We really enjoyed this exhibit, especially the Storytelling circle where we listened to story after story of origin and connection to the land. After that, we spent a lot of time looking at, reading about, and using the interactive features to learn more about life in all its forms. The boys compared the size of their heads to the wall of skulls that illustrate evolution, and looked at an extensive display of animals.
The boys especially loved the exhibits related to land. They enjoyed assembling a structure that would be earthquake-resistant, and after examining all of the fascinating geology information, we all agreed that we're pretty insignificant in the spectrum of time.
We spent an hour, easily, in the Past Worlds exhibit, which we'd purposely saved for last. Utah’s Late Cretaceous and Eocene periods are brought to life in displays that capture hte plant and animal diversity, sights, sounds, and smells of the time. We took note of a quote on the wall by one of my favorite writers, John McPhee: “The Cretaceous is not so far back in the history of the world. It’s in the last three percent of time.” As we explored these ancient times, we marveled at more than 30 skeletal reconstructions. And the wall of 14 Ceratopsian (horned) dinosaur skulls is fascinating. Our time at the museum was certainly a trip highlight. We hope to return to explore it even more deeply the next time we’re in Salt Lake.
From the Natural History Museum, we zoomed to the Tracy Aviary, which we reached with only an hour left before it closed. We couldn’t believe we hadn’t known about this attraction before. The Aviary is home to more than 400 birds that represent about 135 different species. We enjoyed exploring the tranquil, wooded setting while gazing and learning more about a variety of birds. Our favorites were the Andean Condor, “the king of the Andes," the Great Green Macaw, the golden and bald eagles, and the trumpeter swans. We spent the most time in “Owl Forest,” though, where we had staredowns with all kinds of owls, including a Great Horned Owl, Great Grey Owl, Barred Owl, Western Screech Owl, Eastern Screech Owl, Long Eared Owl, and our favorite, the Burrowing Owl.
By now we were hungry again and the boys voted for California Pizza Kitchen. (We don’t have a California Pizza Kitchen in our small Wyoming town, and the boys had heard from friends and cousins that it was great pizza.) After filling up, we headed to the last stop of our fun-filled Saturday: Clark Planetarium.
The Clark Planetarium is 10,000 square feet of exhibits and incredible visuals, enjoyed in the IMAX® Theatre and/or the Hansen Dome Theatre.
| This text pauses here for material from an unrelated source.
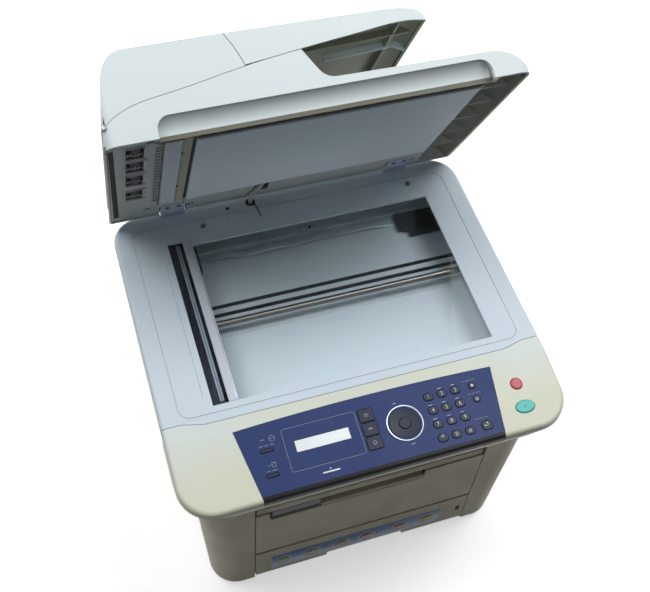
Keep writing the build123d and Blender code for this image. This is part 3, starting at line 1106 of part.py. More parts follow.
def adf_feed_frame():
    """Feeder underframe: rail plate with roller windows, ribbed strip and a sprung white plate."""
    x0 = -HALF + LID_WALL + 0.8
    x1 = MAT_X0 - 2.5
    v0 = LID_V_REAR + LID_WALL + FIT
    v1 = LID_V_FRONT - GRIP_DEPTH - LID_WALL - FIT
    plate = lid_box(x0, x1, v0, v1, LINER_H, LINER_H + LINER_T)
    left = lid_box(x0, GRIP_X0 - 7, v1 - 1, LID_V_FRONT - LID_WALL - 5, LINER_H, LINER_H + LINER_T)
    rim = lid_box(x0, x0 + 2, v0 + 4, v1, LINER_H, LID_DECK_H - LID_WALL - GAP - 12)
    windows = [lid_box(ROLLER_X - 11, ROLLER_X + 11, v, v + 42, -1, LINER_H + 4) for v in ROLLER_WINDOWS]
    comb = [lid_box(MAT_X0 - 40.5, MAT_X0 - 33.5, v, v + 3, -0.2, LINER_H + 1) for v in COMB_V]
    pad = lid_box(MAT_X0 - 32.5, MAT_X0 - 14.5, 58, 288, -0.6, LINER_H + 1)
    cheeks = []
    for v in CHEEK_V:
        cheek = lid_box(ROLLER_X - 5, ROLLER_X + 5, v, v + 2.5, LINER_H, LID_DECK_H - LID_WALL - 1)
        cheeks.append(cheek - lid_shaft(v - 1, v + 4, ROLLER_X, ROLLER_H, ROLLER_SHAFT_R + HINGE_RUN))
    inside = slab(lid_plan(LID_WALL + FIT), LID_UNDER_Z - 2, LID_UNDER_Z + LID_DECK_H)
    return (plate + left + rim - windows + comb + pad + cheeks - hinge_seats()) & inside


def adf_rollers():
    """Shaft with four feed rollers that show through the windows."""
    shaft = lid_shaft(CHEEK_V[0] - 2, CHEEK_V[1] + 5, ROLLER_X, ROLLER_H, ROLLER_SHAFT_R)
    rollers = [lid_shaft(v + 8, v + 34, ROLLER_X, ROLLER_H, ROLLER_R) for v in ROLLER_WINDOWS]
    return shaft + rollers


def hinge_leaves():
    """Two lid-side brackets: plate with two screw holes and a knuckle about the pin."""
    leaves = []
    axis_v = LID_V0_Y - LID_AXIS_Y
    axis_h = LID_AXIS_Z - LID_UNDER_Z
    for x in HINGE_X:
        x0, x1 = x - HINGE_W / 2, x + HINGE_W / 2
        plate = lid_box(x0, x1, axis_v, LEAF_END_V, LEAF_LOW_H, LEAF_TOP_H)
        knuckle = lid_rod(x - KNUCKLE_HALF, x + KNUCKLE_HALF, axis_v, axis_h, HINGE_KNUCKLE_R)
        arm = lid_box(x - KNUCKLE_HALF, x + KNUCKLE_HALF, axis_v, axis_v + 10, axis_h - HINGE_KNUCKLE_R, 7)
        ear_room = [lid_box(a, b, 0, axis_v + LEAF_EAR_ROOM, -1, LEAF_TOP_H + 1)
                    for a, b in ((x0 - 1, x - KNUCKLE_HALF), (x + KNUCKLE_HALF, x1 + 1))]
        bore = lid_rod(x - 20, x + 20, axis_v, axis_h, HINGE_PIN_R + HINGE_RUN)
        screws = [lid_prism(Pos(x + s, 1.5) * Rectangle(4, 8), 26, 30) for s in (-7, 7)]
        leaves.append(plate + arm + knuckle - ear_room - bore - screws)
    return Compound(leaves)


def hinge_posts():
    """Two scanner-side posts with a fork of two ears and the hinge pin between them."""
    posts = []
    rear_y = SCANNER_REAR_Y - 1 - WALL - GAP
    for x in HINGE_X:
        x0, x1 = x - HINGE_W / 2 + GAP, x + HINGE_W / 2 - GAP
        stem = block(x0, x1, POST_Y0, rear_y, TUB_Z + WALL, DECK_Z + 0.4)
        for ear_x0, ear_x1 in ((x0, x - KNUCKLE_HALF - GAP), (x + KNUCKLE_HALF + GAP, x1)):
            ear = rod_x(ear_x0, ear_x1, LID_AXIS_Y, LID_AXIS_Z, HINGE_KNUCKLE_R)
            web = block(ear_x0, ear_x1, LID_AXIS_Y - HINGE_KNUCKLE_R, rear_y, DECK_Z - 4, LID_AXIS_Z)
            stem = stem + ear + web
        pin = rod_x(x0, x1, LID_AXIS_Y, LID_AXIS_Z, HINGE_PIN_R)
        posts.append(stem + pin)
    return Compound(posts)


def lid_cable():
    """Harness from the deck up into the lid, drawn along its open route."""
    points = CABLE_POINTS
    radii = []
    for a, b, c in zip(points, points[1:], points[2:]):
        one = Vector(*b) - Vector(*a)
        two = Vector(*c) - Vector(*b)
        turn = math.radians(one.get_angle(two))
        radii.append(0.45 * min(one.length, two.length) / math.tan(turn / 2))
    path = FilletPolyline(*points, radius=radii)
    start = Plane(origin=points[0], z_dir=Vector(*points[1]) - Vector(*points[0]))
    return sweep(start * Circle(CABLE_R), path=path)


# Writing the parts

def build():
    parts = {
        "base_frame": base_frame(),
        "left_cover": side_cover(-1),
        "right_cover": side_cover(1),
        "rear_cover": rear_cover(),
        "rear_door": rear_door(),
        "rear_ports": rear_ports(),
        "power_switch": power_switch(),
        "front_door": front_door(),
        "paper_cassette": paper_cassette(),
        "lift_plate": lift_plate(),
        "toner_cartridge": toner_cartridge(),
        "output_tray": output_tray(),
        "rubber_feet": rubber_feet(),
        "scanner_tub": scanner_tub(),
        "scanner_top_cover": scanner_top_cover(),
        "glass_panes": glass_panes(),
        "carriage": carriage(),
        "carriage_rod": carriage_rod(),
        "scan_belt": scan_belt(),
        "scan_motor": scan_motor(),
        "ribbon_cable": ribbon_cable(),
        "hinge_posts": hinge_posts(),
        "panel_cover": panel_cover(),
        "panel_fascia": panel_fascia(),
        "display_window": display_window(),
        "nav_pad": nav_pad(),
        "stop_button": stop_button(),
        "start_button": start_button(),
    }
    for name, spot, face, lip in key_table():
        parts[name] = key_cap(spot, face, lip)
    lid = {
        "lid_shell": lid_shell(),
        "lid_liner": lid_liner(),
        "lid_mat": lid_mat(),
        "adf_feed_frame": adf_feed_frame(),
        "adf_rollers": adf_rollers(),
        "hinge_leaves": hinge_leaves(),
        "adf_cover": adf_cover(),
        "input_tray": input_tray(),
        "guide_front": document_guide(1),
        "guide_rear": document_guide(-1),
    }
    for name, part in lid.items():
        parts[name] = swing_open(part)
    parts["lid_cable"] = lid_cable()
    return parts


def write(parts):
    os.makedirs("parts", exist_ok=True)
    for name, part in parts.items():
        solids = part.solids()
        whole = solids[0] if len(solids) == 1 else Compound(list(solids))
        placed = Pos(0, -FRAME_Y, 0) * whole
        placed.label = name
        export_step(placed, os.path.join("parts", name + ".step"))


if __name__ == "__main__":
    write(build())
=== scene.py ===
import bpy
import math
from mathutils import Matrix, Vector


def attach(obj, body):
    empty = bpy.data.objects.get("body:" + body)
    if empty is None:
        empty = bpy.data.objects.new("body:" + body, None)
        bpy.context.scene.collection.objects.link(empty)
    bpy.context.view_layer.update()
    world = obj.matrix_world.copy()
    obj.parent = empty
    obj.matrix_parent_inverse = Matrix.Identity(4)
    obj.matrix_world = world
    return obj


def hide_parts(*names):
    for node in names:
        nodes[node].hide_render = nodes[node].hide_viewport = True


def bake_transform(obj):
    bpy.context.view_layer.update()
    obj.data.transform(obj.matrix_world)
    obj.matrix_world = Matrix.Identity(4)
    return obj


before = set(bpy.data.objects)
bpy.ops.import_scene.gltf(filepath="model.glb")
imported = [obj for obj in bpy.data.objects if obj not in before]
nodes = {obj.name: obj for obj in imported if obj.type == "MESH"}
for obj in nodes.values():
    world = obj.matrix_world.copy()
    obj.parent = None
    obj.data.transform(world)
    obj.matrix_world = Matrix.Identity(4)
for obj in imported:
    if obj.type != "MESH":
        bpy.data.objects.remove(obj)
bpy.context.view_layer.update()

# Units and places. Lengths below are millimetres in the drawing's own frame.
MM = 0.001
FRAME_Y = 29.33330389
DECK_Z = 300.0
LID_OPEN = math.radians(64.2)
LID_AXIS_Y = 187.0
LID_AXIS_Z = 306.5
LID_UNDER_Z = 301.5
LID_V0_Y = 192.0
PANEL_TILT = math.radians(7.296946)
PANEL_BACK_Y = -126.0
PANEL_BACK_Z = 299.6
BASE_FRONT_Y = -184.0
RIBBON_Y = 128.0
BASE_REAR_Y = 178.0
KEY_RISE = 1.1


def at(x, y, z):
    return Vector((x, y - FRAME_Y, z)) * MM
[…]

Our Connect Passes provided each of us with admission to a show in the Dome Theatre and an IMAX show. We watched Black Holes in the Dome Theatre and then Humpback Whales in the 5-story-high IMAX Theatre.
It was quite a day, considering we started at 5am and drove 5 hours to start our Salt Lake adventure, so after filling ourselves with popcorn while watching epic whales, we checked into our hotel.
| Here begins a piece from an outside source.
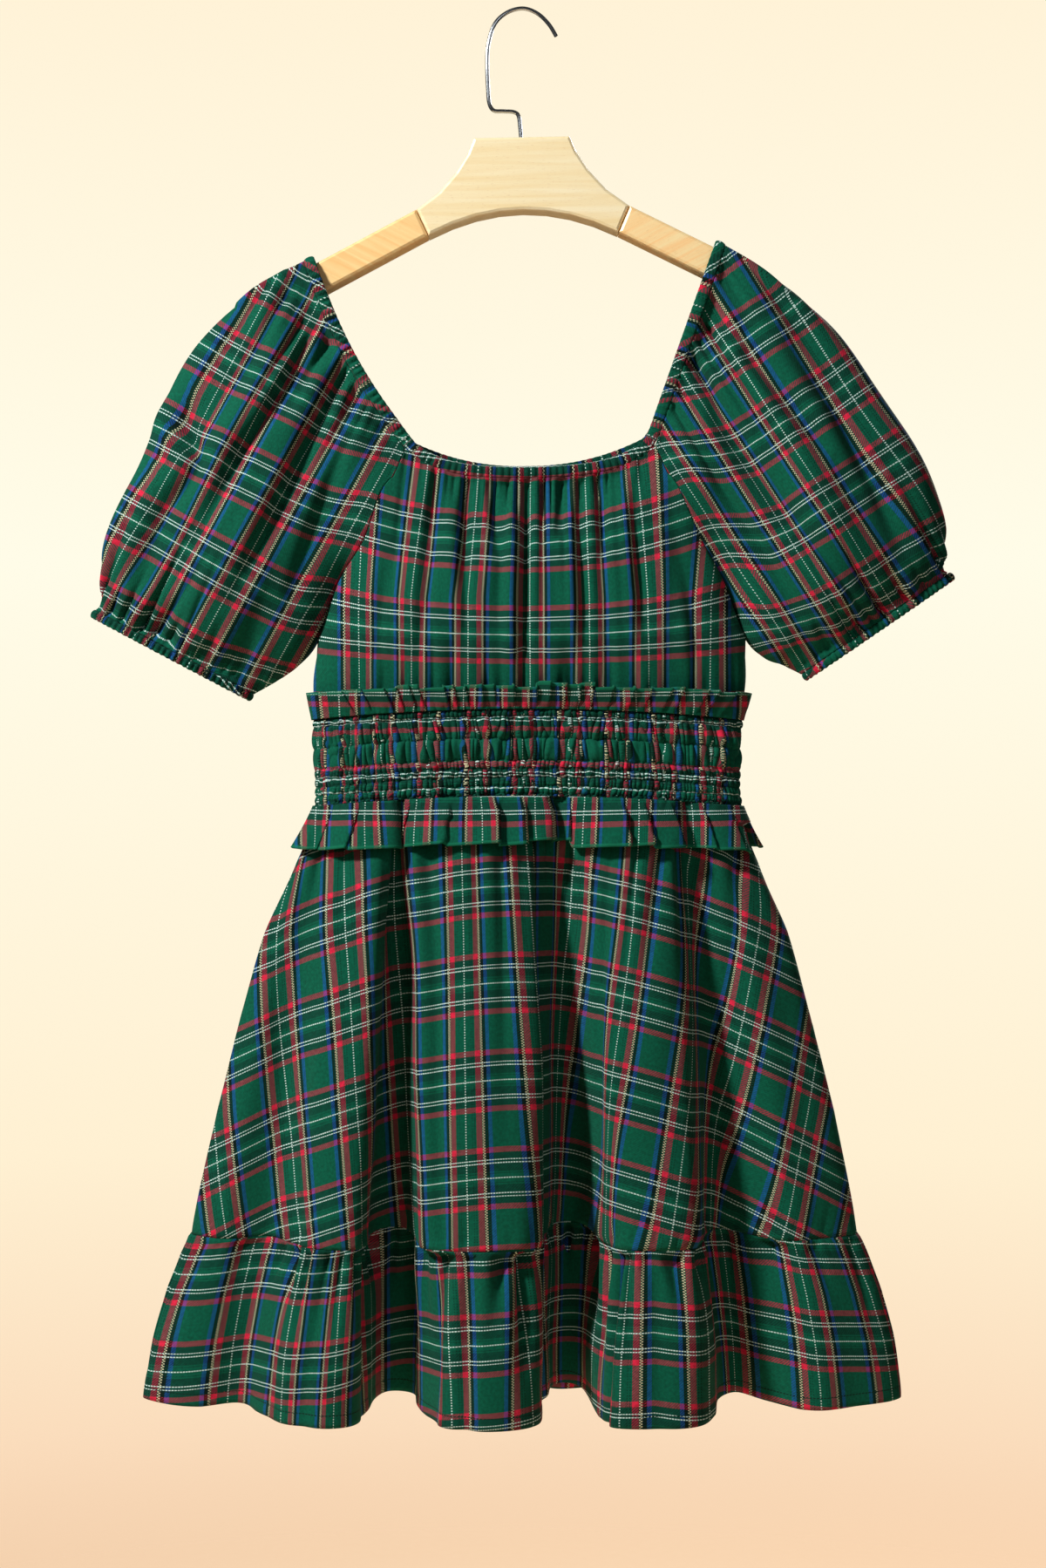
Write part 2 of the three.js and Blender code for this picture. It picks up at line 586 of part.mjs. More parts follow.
function arm(name, way) {
  const { jointTop, jointFoot, halfWidth, slope, tipRadius } = HANGER;
  const top = (x) => jointTop.z - slope * (x - jointTop.x);
  const foot = (x) => jointFoot.z - slope * (x - jointFoot.x);
  const tipX = halfWidth - tipRadius;
  const tipMiddle = (top(tipX) + foot(tipX)) / 2;
  const tip = steps(6).map((t) => {
    const angle = Math.PI * (0.5 - t) - 0.15;
    return [tipX + tipRadius * Math.cos(angle), tipMiddle + 9.5 * Math.sin(angle) - 2];
  });
  const start = [
    [jointTop.x + SEAM_GAP, jointTop.z],
    [tipX - 6, top(tipX - 6)],
  ];
  const end = [
    [tipX - 10, foot(tipX - 10)],
    [jointFoot.x + SEAM_GAP + 0.1, jointFoot.z],
  ];
  const outline = [...start, ...tip, ...end];
  const turned = way > 0 ? outline.toReversed() : outline;
  return hangerSolid(name, turned.map(([x, z]) => new THREE.Vector2(way * x, z)));
}

// The hook's middle line, from the stem's foot up to the tip, in the garment's own frame
const HOOK_LINE = [
  { x: -1.4, z: -96.9 },
  { x: -2.2, z: -88 },
  { x: -3.4, z: -79.5 },
  { x: -7, z: -76.6 },
  { x: -15, z: -76 },
  { x: -22, z: -75.4 },
  { x: -25.4, z: -70 },
  { x: -26.4, z: -58 },
  { x: -27, z: -42 },
  { x: -26.2, z: -26 },
  { x: -21.4, z: -10.4 },
  { x: -12, z: -1.6 },
  { x: 0, z: HOOK.wireRadius },
  { x: 11, z: -2.4 },
  { x: 19.5, z: -10.5 },
  { x: 25, z: -19.5 },
];

function hook() {
  const route = new THREE.CatmullRomCurve3(HOOK_LINE.map(({ x, z }) => new THREE.Vector3(x, 0, z)));
  const section = new THREE.Shape();
  section.absarc(0, 0, HOOK.wireRadius, 0, 2 * Math.PI);
  const geometry = new THREE.ExtrudeGeometry(section, {
    steps: HOOK.steps,
    extrudePath: route,
    curveSegments: HOOK.sides,
  });
  const mesh = new THREE.Mesh(geometry, CHROME);
  mesh.name = "hanger_hook";
  return mesh;
}

const hanger = new THREE.Group();
hanger.position.set(HANGER.centreX, 0, HANGER.top);
hanger.rotation.y = -HANGER.tilt;
hanger.add(yoke(), arm("hanger_arm_left", -1), arm("hanger_arm_right", 1));

const dress = new THREE.Group();
dress.add(
  wall("bodice_front", bodiceGrid(-1, 42), PLAID),
  wall("bodice_back", bodiceGrid(1, 32), PLAID),
  wall("sleeve_left", sleeveGrid("left", 32), PLAID),
  wall("sleeve_right", sleeveGrid("right", 32), PLAID),
  casing("neck_casing", neckLine(68), CASING, CASING_CLOTH),
  casing("cuff_casing_left", cuffLine("left", 26), CUFF_CASING, CASING_CLOTH),
  casing("cuff_casing_right", cuffLine("right", 26), CUFF_CASING, CASING_CLOTH),
  smockedBand("smocked_waist_front", -1),
  smockedBand("smocked_waist_back", 1),
  upperFrill("upper_frill_front", -1, 40),
  upperFrill("upper_frill_back", 1, 36),
  lowerFrill("lower_frill_front", -1, 68),
  lowerFrill("lower_frill_back", 1, 40),
  skirt("skirt_front", -1, 68),
  skirt("skirt_back", 1, 40),
  flounce("flounce_front", -1, 68),
  flounce("flounce_back", 1, 40),
  hanger,
  hook(),
);

export default dress;
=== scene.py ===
# %% [markdown]
# A plaid mini dress on a wooden hanger.
# The CAD frame holds every piece as a thin, coarse wall. Here each cloth piece is sewn again from the
# same shape tables on a much finer grid, so that gathers, pleats, smocking ribs and elastic rows can
# be real geometry. The wooden hanger keeps its CAD meshes and only gets its finish here.

# %% Load the frame
import math
import bmesh
import bpy
import numpy as np
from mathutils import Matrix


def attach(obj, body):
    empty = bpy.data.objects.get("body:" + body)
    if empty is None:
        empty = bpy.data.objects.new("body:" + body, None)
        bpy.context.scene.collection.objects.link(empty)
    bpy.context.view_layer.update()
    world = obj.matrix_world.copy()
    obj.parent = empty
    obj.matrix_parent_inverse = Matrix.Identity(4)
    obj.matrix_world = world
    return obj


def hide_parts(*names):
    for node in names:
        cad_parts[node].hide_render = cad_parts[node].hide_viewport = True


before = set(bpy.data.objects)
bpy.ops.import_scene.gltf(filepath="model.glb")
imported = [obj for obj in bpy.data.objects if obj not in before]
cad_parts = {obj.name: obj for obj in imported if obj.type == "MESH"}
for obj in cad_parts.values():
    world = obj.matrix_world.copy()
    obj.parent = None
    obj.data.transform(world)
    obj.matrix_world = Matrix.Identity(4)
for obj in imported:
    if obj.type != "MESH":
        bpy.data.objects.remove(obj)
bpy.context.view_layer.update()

# %% [markdown]
# The shape tables are in millimetres, as a pattern cutter works, and Blender works in metres.
# One factor joins the two. The front of the dress faces -Y, and the origin is where a rail would
# carry the hook, so every height is negative. Face -1 is the front and face 1 the back.
# Sewn pieces stay a hair apart: `SEAM_GAP` and `EDGE_GAP` are what each of them leaves at a seam.

# %% Seams, edges and the body's section at each height
MM = 0.001
CLOTH = 1.3
SEAM_GAP = 0.1
EDGE_GAP = 0.2
FRONT, BACK = -1, 1
FRONT_NECK_DIP, BACK_NECK_DIP = 23.5, 24
FRONT_DIP_ROUNDING, BACK_DIP_ROUNDING = 3.4, 2.2
UPPER_FRILL_TOP, WAIST_TOP, WAIST_BOTTOM, LOWER_FRILL_FOOT = -508, -527, -592, -627
SKIRT_SEAM, HEM = -923, -1050
BACK_SHARE = 0.72
SIDE_ROUNDING = 2.6
BODY_KEYS = ("z", "left", "right", "front", "back", "drop")
BODY = [
    (-477, -153, 166, 38, 23, 0), (-500, -157, 167, 34, 21, 5), (WAIST_TOP, -156, 163, 27, 19, 8),
    (-560, -155, 161, 26, 18, 8), (WAIST_BOTTOM, -155, 163, 27, 19, 8), (-635, -170, 176, 29, 22, 7),
    (-690, -194, 199, 30, 25, 5), (-755, -212, 216, 31, 28, 3), (-829, -230, 234, 32, 31, 1),
    (SKIRT_SEAM, -249, 251, 33, 34, -2), (-938, -256, 259, 33.5, 34.8, -2.4),
    (-966, -266, 269, 34, 36, -3.5), (-1005, -277, 279, 35, 37, -4.5), (HEM, -285, 284, 35, 38, -6),
]
print("body sections", len(BODY))

# %% Sleeve sections from the neckline to the cuff
UNDERARM_SECTION = 4
SLEEVE_KEYS = ("bodyX", "bodyZ", "outX", "outZ", "puff")
SLEEVES = {
    "left": [
        (-88, -333, -164.5, -191.5, 18), (-102, -367, -205, -214, 26), (-117, -401, -238, -250, 33),
        (-139, -433, -264, -296, 38), (-155, -475, -286, -343, 39), (-169, -493, -305, -382, 35),
        (-184, -504, -319, -424, 26), (-203, -515, -322, -452, 15),
    ],
    "right": [
        (99, -330, 152, -179.8, 18), (113, -364, 185, -201, 26), (130, -397, 219, -233, 33),
        (152, -434, 253.5, -273, 38), (168, -473, 283.5, -317, 39), (183, -488, 306, -361, 35),
        (196, -493, 321, -396.5, 26), (210, -500, 321, -424, 15),
    ],
}
LAST_SECTION = 7
BACK_NECK_RISE = 0.04
SLEEVE_TOP_ROUNDING, SLEEVE_ROUNDING = 6.5, 2.3
NECK_BOW = {"left": 7.5, "right": 0.0}
print("sleeve sections", {side: len(rows) for side, rows in SLEEVES.items()})

# %% [markdown]
# The skirt's deep soft folds are a table of fold lines from side to side: where each line lies at the
# waist, at the flounce seam and at the hem, how far it stands out, and which part of the flat cloth
# it is, counted in repeats of the plaid. The last three columns say that for the skirt's top, for its
# foot, and for the flounce, which is a longer strip gathered onto the skirt.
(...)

We stayed at the Little America Hotel in downtown Salt Lake City. As we walked into the grand and elegant marble-floored lobby, our 15-year-old son announced, “Hey guys, I think we've arrived.” This family who usually sleeps in a tent, camper, or cabin, had, by all indications, arrived.
There were robes for all of us, and Jerry and the boys hit the pool and hot tub while I laid in luxury on the comfy bed and read some chapters in a great book. By 11pm, we had squeezed every last bit of experience out of the day, and we slept like babies. The next day was met with enthusiasm (to say the least). We were headed to one of our boys’ favorite destinations, ever: Lagoon. We normally go to Lagoon to enjoy the waterpark and the amusement park. Today it would be all about the rides. There are 54 rides (if we did our math correctly) here, and we had come to ride most of them.
Our two oldest sons’ attentions were focused on the newest ride, The Cannibal. They'd researched it and talked to friends who had raved about it. I asked if I could join them, and they said yes. Gulp. The ride starts by taking you up, slowly, in an pitch black building. I’m not sure why this is, but I think it’s to close down the senses before spitting you out up high and dropping you directly into an overhanging descent.
After that we went upside down, through loops and over waterfalls, including herking and jerking back and forth and switching directions between one upside-down loop and another. Yes, I was freaking out. Luckily, by the time the fear hit, the ride ended. I think it’s accurate to report that Wolf, Hayden, and I were all blown away by the ride, and we were talking quickly in excitement when we met up with Jerry and Fin.
We spent most of a full day getting tossed and turned, spun and spit out, splashed and jerked about. Good times! We rode Samurai, Wicked, Wild Mouse, Colossus The Fire Dragon, Cliff Hanger, Bat, Space Scrambler, Tilt-A-Whirl, Tidal Wave, the old wooden Rollercoaster, and Rattlesnake Rapids. In addition, my husband Jerry and I paid an extra $20 each to get launched 200 feet into the air at a rate of “40 tons of force.” It was epic, and the boys were impressed with their mom and dad, which is never a bad thing.
Whipped, fulfilled, and exhilarated, we exited Lagoon. We had one last item on our to-do list for the trip: A movie at the Cinemark Sugar House Movies 10 Theater. There, Jerry and I enjoyed A Walk in the Woods, and the boys enjoyed Antman. I can’t forget to mention what an experience this movie theater provided. We sat on big, comfortable recliners. It was pure bliss to be reclined watching a movie after a fun-filled day logging miles on our feet as we zig-zagged from one spinning ride to the next.
When we returned home, we were full. It had been a culture-filled, exhilarating time as a family that we'll never forget. Thank you once again, Salt Lake, for delivering.